Here's a reader-writer, using muons_type
:
with uproot.recreate("/tmp/output.root") as output_file:
output_ttree = output_file.mktree("Events", {"Muon": muons_type})
with uproot.open(file_path) as input_file:
input_ttree = input_file["Events"]
for chunk in input_ttree.iterate(step_size="100 MB"):
muons = ak.zip({
"pt": chunk["Muon_pt"],
"eta": chunk["Muon_eta"],
"phi": chunk["Muon_phi"],
"mass": chunk["Muon_mass"],
"charge": chunk["Muon_charge"],
})
output_ttree.extend({"Muon": muons})
Or you could have done it without explicitly constructing the muons_type
by keeping track of the first_chunk
again:
with uproot.recreate("/tmp/output.root") as output_file:
first_chunk = True
with uproot.open(file_path) as input_file:
input_ttree = input_file["Events"]
for chunk in input_ttree.iterate(step_size="100 MB"):
muons = ak.zip({
"pt": chunk["Muon_pt"],
"eta": chunk["Muon_eta"],
"phi": chunk["Muon_phi"],
"mass": chunk["Muon_mass"],
"charge": chunk["Muon_charge"],
})
if first_chunk:
output_file["Events"] = {"Muon": muons}
first_chunk = False
else:
output_file["Events"].extend({"Muon": muons})

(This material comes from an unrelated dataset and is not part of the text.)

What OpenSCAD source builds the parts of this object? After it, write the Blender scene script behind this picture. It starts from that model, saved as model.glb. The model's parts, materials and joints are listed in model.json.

It is admittedly complex (because I'm showing many alternatives, with different pros and cons), but that's because copying TTrees without modification wasn't a foreseen use-case for the TTree-writing functions. Since it is an important use-case, a specialized function that hides these details would be a welcome addition.